San Diego Unified recognized the importance of veterans in a less flattering way this past summer, when it raised teacher inexperience as one factor why black and Latino students are disproportionately suspended from school.

That validated some of the findings in a recent landmark legal ruling, Vergara v. California, which could, among other things, increase the amount of time it takes teachers to earn tenure.

But whatever protections that lawsuit could eventually remove, it isn’t particularly instructive on what school districts can do to better prepare teachers for the classroom.

When I asked Kiki Ochoa, a veteran teacher at Lincoln High, why an urban school like his can be a more challenging place to teach, he said a lot of it came down to lack of preparation. And without ongoing support, schools are more likely to see teacher turnover, he said.

“The first couple of years no matter who you are, it’s hard. It’s hard. You’re like throwing all these balls, but you don’t know where the hoops are. You need to know where the hoops are to have the best chance to make it,” he said.

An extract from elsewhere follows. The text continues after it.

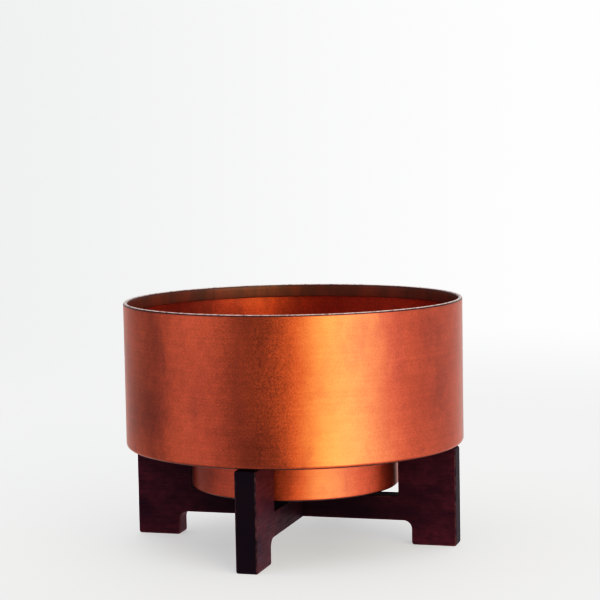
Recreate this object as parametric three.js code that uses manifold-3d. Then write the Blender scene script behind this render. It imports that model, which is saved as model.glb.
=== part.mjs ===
// Planter pot: a stepped, copper-finished sheet metal pot that stands in a knock-down wooden cross.
//
// Millimetres, +Z up. The origin is on the floor, under the centre of the stand. The pot's axis is Z,
// and the two boards of the stand lie along X and Y. The pot hangs by its shoulder on the four leg tops,
// with its base cup down in the notch of both boards and clear of them all round.

import * as THREE from "three";
import { mergeVertices } from "three/addons/utils/BufferGeometryUtils.js";
import Module from "manifold-3d";

// --- Driving dimensions: the pot ------------------------------------------------------------------
const DRUM_DIAMETER = 203.2; // outside of the wide part
const DRUM_HEIGHT = 86.6; // underside of the shoulder to the top of the rim
const SHEET = 1.2; // metal thickness of the drum and of the base cup
const SHOULDER_RADIUS = 2.4; // outside radius between the drum's wall and its shoulder
const HEM_HEIGHT = 8; // how far the sheet is folded down inside the rim
const CUP_DIAMETER = 124.8; // outside of the base cup
const CUP_DEPTH = 25.3; // underside of the shoulder to the underside of the cup
const CUP_CORNER_RADIUS = 1.6; // outside radius between the cup's wall and its floor
const CUP_FLANGE_WIDTH = 6; // how far the cup's flange reaches out over the shoulder
const DRAIN_DIAMETER = 16; // hole in the middle of the cup's floor

// --- Driving dimensions: the drain plug -----------------------------------------------------------
const PLUG_LIP = 5; // how far the plug's head reaches past the hole
const PLUG_HEAD_HEIGHT = 2.5;
const PLUG_TAPER = 0.6; // how much thinner the neck is at its lower end, on the radius
const PLUG_GRIP_DIAMETER = 7;
const PLUG_GRIP_HEIGHT = 6;

// --- Driving dimensions: the stand ----------------------------------------------------------------
const BOARD_THICKNESS = 12.7;
const ARCH_HEIGHT = 14.3; // floor to the underside of the crossbar, between the feet
const CROSSBAR_HEIGHT = 14.7; // depth of the wood between the arch and the notch
const FOOT_WIDTH = 27; // along the board, at the floor
const ARCH_RADIUS = 5; // inside corners of the arch
const NOTCH_RADIUS = 1.6; // inside corners of the notch
const CORNER_RADIUS = 1.6; // outside corners of the legs and feet
const ARRIS = 1; // rounding of the board's long edges
const BUMPER_DIAMETER = 8;
const BUMPER_THICKNESS = 1;

// --- Clearances -----------------------------------------------------------------------------------
const CUP_FLOOR_GAP = 5; // base cup to the notch floor under it
const CUP_SIDE_GAP = 2.5; // base cup to the side of the notch
const LEG_INSET = 1.7; // leg end inside the drum's outside
const CUP_HOLE_CLEARANCE = 0.3; // base cup in the shoulder's hole, on the radius
const PLUG_CLEARANCE = 0.3; // plug in the drain hole, on the radius
const LAP_SIDE_CLEARANCE = 0.2; // board in the other board's slot, on each side
const LAP_DEPTH_CLEARANCE = 0.2; // between the floors of the two slots

// --- How round things are cut into facets ---------------------------------------------------------
const DRUM_SIDES = 72;
const CUP_SIDES = 60;
const SMALL_SIDES = 32;
const ARC_STEPS = 4; // per quarter turn of a profile

// --- Worked out from the above --------------------------------------------------------------------
const drumRadius = DRUM_DIAMETER / 2;
const cupRadius = CUP_DIAMETER / 2;
const drainRadius = DRAIN_DIAMETER / 2;
const notchFloorZ = ARCH_HEIGHT + CROSSBAR_HEIGHT;
const cupBottomZ = notchFloorZ + CUP_FLOOR_GAP;
const shoulderZ = cupBottomZ + CUP_DEPTH;
const rimZ = shoulderZ + DRUM_HEIGHT;
const legTopZ = shoulderZ - BUMPER_THICKNESS;
const boardReach = drumRadius - LEG_INSET;
const notchReach = cupRadius + CUP_SIDE_GAP;
const archReach = boardReach - FOOT_WIDTH;
const lapZ = (ARCH_HEIGHT + notchFloorZ) / 2;
const bumperReach = (notchReach + boardReach) / 2;

// --- Materials ------------------------------------------------------------------------------------
const copperFinish = { color: 0xb8683f, roughness: 0.38, metalness: 1 };
const espressoWood = { color: 0x2b151c, roughness: 0.5, metalness: 0 };
const blackRubber = { color: 0x1a1a1c, roughness: 0.8, metalness: 0 };
const darkRubber = { color: 0x2b2825, roughness: 0.6, metalness: 0 };

// --- Helpers --------------------------------------------------------------------------------------
const wasm = await Module();
wasm.setup();

/** A named mesh with a material of its own. */
function piece(name, geometry, look) {
  const mesh = new THREE.Mesh(geometry, new THREE.MeshStandardMaterial(look));
  mesh.name = name;
  return mesh;
}

/** Points of an arc in the (radius, height) plane, from one angle to another in quarter turns. */
function arc(r, z, radius, fromQuarter, toQuarter) {
  const steps = Math.ceil(Math.abs(toQuarter - fromQuarter) * ARC_STEPS);
  return Array.from({ length: steps + 1 }, (_, i) => {
    const angle = ((fromQuarter + ((toQuarter - fromQuarter) * i) / steps) * Math.PI) / 2;
    return new THREE.Vector2(r + radius * Math.cos(angle), z + radius * Math.sin(angle));
  });
}

/** A ring or disc turned about Z from a profile of (radius, height) points, anticlockwise. */
function turned(profile, sides) {
  return new THREE.LatheGeometry(profile, sides).rotateX(Math.PI / 2);
}

/** A geometry as a manifold-3d solid. */
function solidOf(geometry) {
  const bare = geometry.clone();
  bare.deleteAttribute("normal");
  bare.deleteAttribute("uv");
  const merged = mergeVertices(bare, 1e-4);
  return new wasm.Manifold(
    new wasm.Mesh({
      numProp: 3,
      vertProperties: new Float32Array(merged.attributes.position.array),
      triVerts: new Uint32Array(merged.index.array),
    }),
  );
}

/** A manifold-3d solid as a geometry. */
function geometryOf(solid) {
  const mesh = solid.getMesh();
  const geometry = new THREE.BufferGeometry();
  geometry.setAttribute("position", new THREE.BufferAttribute(mesh.vertProperties, 3));
  geometry.setIndex(new THREE.BufferAttribute(mesh.triVerts, 1));
  return geometry;
}

// --- The pot --------------------------------------------------------------------------------------

/** Wall and shoulder, formed from one sheet: hemmed rim at the top, round hole in the shoulder. */
function drumShell() {
  const holeRadius = cupRadius + CUP_HOLE_CLEARANCE;
  const innerCorner = Math.max(SHOULDER_RADIUS - SHEET, SHEET / 4);
  const cornerR = drumRadius - SHOULDER_RADIUS;
  const cornerZ = shoulderZ + SHOULDER_RADIUS;
  const innerCornerR = drumRadius - SHEET - innerCorner;
  const innerCornerZ = shoulderZ + SHEET + innerCorner;
  const foldRadius = SHEET; // the hem is two sheets thick, so its fold is one sheet in radius
  const hemInnerR = drumRadius - 2 * SHEET;
  const profile = [
    new THREE.Vector2(holeRadius, shoulderZ),
    ...arc(cornerR, cornerZ, SHOULDER_RADIUS, -1, 0),
    ...arc(drumRadius - foldRadius, rimZ - foldRadius, foldRadius, 0, 2),
    new THREE.Vector2(hemInnerR, rimZ - HEM_HEIGHT),
    new THREE.Vector2(drumRadius - SHEET, rimZ - HEM_HEIGHT - SHEET),
    ...arc(innerCornerR, innerCornerZ, innerCorner, 0, -1),
    new THREE.Vector2(holeRadius, shoulderZ + SHEET),
    new THREE.Vector2(holeRadius, shoulderZ),
  ];
  return piece("drum_shell", turned(profile, DRUM_SIDES), copperFinish);
}

/** Drawn cup, dropped through the shoulder's hole and hung there by its flange. */
function baseCup() {
  const innerCorner = Math.max(CUP_CORNER_RADIUS - SHEET, SHEET / 4);
  const cornerR = cupRadius - CUP_CORNER_RADIUS;
  const cornerZ = cupBottomZ + CUP_CORNER_RADIUS;
  const innerCornerR = cupRadius - SHEET - innerCorner;
  const innerCornerZ = cupBottomZ + SHEET + innerCorner;
  const flangeZ = shoulderZ + SHEET;
  const flangeRadius = cupRadius + CUP_HOLE_CLEARANCE + CUP_FLANGE_WIDTH;
  const profile = [
    new THREE.Vector2(drainRadius, cupBottomZ),
    ...arc(cornerR, cornerZ, CUP_CORNER_RADIUS, -1, 0),
    new THREE.Vector2(cupRadius, flangeZ),
    new THREE.Vector2(flangeRadius, flangeZ),
    new THREE.Vector2(flangeRadius, flangeZ + SHEET),
    ...arc(cupRadius, flangeZ, SHEET, 1, 2),
    ...arc(innerCornerR, innerCornerZ, innerCorner, 0, -1),
    new THREE.Vector2(drainRadius, cupBottomZ + SHEET),
    new THREE.Vector2(drainRadius, cupBottomZ),
  ];
  return piece("base_cup", turned(profile, CUP_SIDES), copperFinish);
}

/** Rubber plug: tapered neck in the drain hole, flat head on the cup's floor, knob to pull it by. */
function drainPlug() {
  const neckRadius = drainRadius - PLUG_CLEARANCE;
  const headZ = cupBottomZ + SHEET;
  const gripZ = headZ + PLUG_HEAD_HEIGHT;
  const headRadius = drainRadius + PLUG_LIP;
  const gripRadius = PLUG_GRIP_DIAMETER / 2;
  const edge = PLUG_HEAD_HEIGHT / 3;
  const profile = [
    new THREE.Vector2(0, cupBottomZ),
    new THREE.Vector2(neckRadius - PLUG_TAPER, cupBottomZ),
    new THREE.Vector2(neckRadius, headZ),
    new THREE.Vector2(headRadius, headZ),
    ...arc(headRadius - edge, gripZ - edge, edge, 0, 1),
    new THREE.Vector2(gripRadius, gripZ),
    ...arc(gripRadius - edge, gripZ + PLUG_GRIP_HEIGHT - edge, edge, 0, 1),
    new THREE.Vector2(0, gripZ + PLUG_GRIP_HEIGHT),
  ];
  return piece("drain_plug", turned(profile, SMALL_SIDES), blackRubber);
}

// --- The stand ------------------------------------------------------------------------------------

/** Outline of a board in (along the board, height), with the arch below and the notch above. */
function boardOutline() {
  const corners = [
    [-boardReach, 0, CORNER_RADIUS],
    [-archReach, 0, CORNER_RADIUS],
    [-archReach, ARCH_HEIGHT, ARCH_RADIUS],
    [archReach, ARCH_HEIGHT, ARCH_RADIUS],
    [archReach, 0, CORNER_RADIUS],
    [boardReach, 0, CORNER_RADIUS],
    [boardReach, legTopZ, CORNER_RADIUS],
    [notchReach, legTopZ, CORNER_RADIUS],
    [notchReach, notchFloorZ, NOTCH_RADIUS],
    [-notchReach, notchFloorZ, NOTCH_RADIUS],
    [-notchReach, legTopZ, CORNER_RADIUS],
    [-boardReach, legTopZ, CORNER_RADIUS],
  ];
  const outline = [];
  corners.forEach(([x, z, radius], i) => {
    const [beforeX, beforeZ] = corners.at(i - 1);
    const [afterX, afterZ] = corners[(i + 1) % corners.length];
    const inward = new THREE.Vector2(Math.sign(beforeX - x), Math.sign(beforeZ - z));
    const onward = new THREE.Vector2(Math.sign(afterX - x), Math.sign(afterZ - z));
    for (let step = 0; step <= ARC_STEPS; step += 1) {
      const angle = (step / ARC_STEPS) * (Math.PI / 2);
      const alongInward = radius * (1 - Math.sin(angle));
      const alongOnward = radius * (1 - Math.cos(angle));
      outline.push(
        new THREE.Vector2(
          x + inward.x * alongInward + onward.x * alongOnward,
          z + inward.y * alongInward + onward.y * alongOnward,
        ),
      );
    }
  });
  return new THREE.Shape(outline);
}

/** A board along X with rounded arrises, standing on the floor, before its slot is cut. */
function boardBlank() {
  const blank = new THREE.ExtrudeGeometry(boardOutline(), {
    depth: BOARD_THICKNESS - 2 * ARRIS,
    bevelThickness: ARRIS,
    bevelSize: ARRIS,
    bevelOffset: -ARRIS,
    bevelSegments: 2,
  });
  blank.translate(0, 0, ARRIS - BOARD_THICKNESS / 2);
  return blank.rotateX(Math.PI / 2);
}

/** The slot that the other board drops into, from its floor at lapZ to past the crossbar. */
function lapSlot(upwards) {
  const width = BOARD_THICKNESS + 2 * LAP_SIDE_CLEARANCE;
  const height = CROSSBAR_HEIGHT;
  const offset = (height - LAP_DEPTH_CLEARANCE) / 2;
  const slot = new THREE.BoxGeometry(width, 2 * BOARD_THICKNESS, height);
  slot.translate(0, 0, upwards ? lapZ + offset : lapZ - offset);
  return slot;
}

/** One board of the cross; the lower one is slotted from above and the upper one from below. */
function standBoard(name, slotUpwards, quarterTurns) {
  const cut = solidOf(boardBlank()).subtract(solidOf(lapSlot(slotUpwards)));
  const geometry = geometryOf(cut).rotateZ((quarterTurns * Math.PI) / 2);
  return piece(name, geometry, espressoWood);
}

/** A soft pad in the middle of a leg top, for the metal shoulder to sit on. */
function bumper(name, x, y) {
  const disc = new THREE.CylinderGeometry(
    BUMPER_DIAMETER / 2,
    BUMPER_DIAMETER / 2,
    BUMPER_THICKNESS,
    SMALL_SIDES,
  ).rotateX(Math.PI / 2);
  const mesh = piece(name, disc, darkRubber);
  mesh.position.set(x, y, legTopZ + BUMPER_THICKNESS / 2);
  return mesh;
}

// --- Assembly -------------------------------------------------------------------------------------

const pot = new THREE.Group();
pot.add(drumShell(), baseCup(), drainPlug());

const stand = new THREE.Group();
stand.add(standBoard("lower_board", true, 0), standBoard("upper_board", false, 1));
stand.add(bumper("bumper_right", bumperReach, 0), bumper("bumper_left", -bumperReach, 0));
stand.add(bumper("bumper_front", 0, -bumperReach), bumper("bumper_rear", 0, bumperReach));

const planter = new THREE.Group();
planter.add(pot, stand);

export default planter;
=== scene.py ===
"""Looks of the planter pot: a copper-finished, stepped metal pot in a dark wooden cross stand.

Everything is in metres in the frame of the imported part: +Z up, the origin on the floor under the pot's
axis, the lower board along X and the upper board along Y.
"""

import logging
import math
from dataclasses import dataclass
from enum import Enum
from functools import cache
from typing import Callable, Iterable, Mapping, NamedTuple, Sequence, Union

import bmesh
import bpy
from bmesh.types import BMEdge, BMesh, BMFace, BMVert
from bpy.types import ID, Material, Node, NodeSocket, NodeTree, Object
from mathutils import Matrix, Quaternion, Vector, noise


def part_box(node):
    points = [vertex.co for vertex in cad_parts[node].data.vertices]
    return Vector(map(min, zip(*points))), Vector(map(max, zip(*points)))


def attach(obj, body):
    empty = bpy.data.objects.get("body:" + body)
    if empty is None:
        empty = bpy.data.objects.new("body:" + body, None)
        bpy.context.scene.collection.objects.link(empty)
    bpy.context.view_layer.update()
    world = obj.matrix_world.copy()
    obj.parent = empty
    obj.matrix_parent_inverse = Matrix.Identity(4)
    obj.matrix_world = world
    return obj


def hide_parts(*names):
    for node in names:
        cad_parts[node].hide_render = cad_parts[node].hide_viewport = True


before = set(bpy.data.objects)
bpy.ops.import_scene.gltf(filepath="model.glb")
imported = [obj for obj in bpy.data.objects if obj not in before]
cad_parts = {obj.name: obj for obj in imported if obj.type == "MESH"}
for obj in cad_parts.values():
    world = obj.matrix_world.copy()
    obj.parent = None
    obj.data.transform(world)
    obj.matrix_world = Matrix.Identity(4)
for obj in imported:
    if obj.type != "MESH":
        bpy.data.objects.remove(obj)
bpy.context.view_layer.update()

LOG = logging.getLogger("planter")
MM = 0.001
WELD_DISTANCE = 0.000002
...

Ochoa said that while the district has prioritized teacher training in some areas, like Common Core, it’s lagged in others, like helping teachers learn how to build relationships with students.

Paula Cordeiro, dean of USD’s School of Leadership and Education Sciences, said even great schools can’t give burgeoning teachers all the tools they’ll need to be effective in the classroom.

For example, there’s no way for new teachers at Lincoln High to understand the school’s dynamics, or the kinds of socio-economic pressures placed on its kids until they land at the school.

At that point, a teacher’s professional development is a job for the school district, Cordeiro said.

“And I’m talking about personalized professional development. Not the kind where 150 people file into a lecture hall. The closer to the site, the better. And it has to be ongoing,” she said. “You can’t become an expert in three years. Sorry.”

“We have to invest in our teachers once we hire them,” Cordeiro said.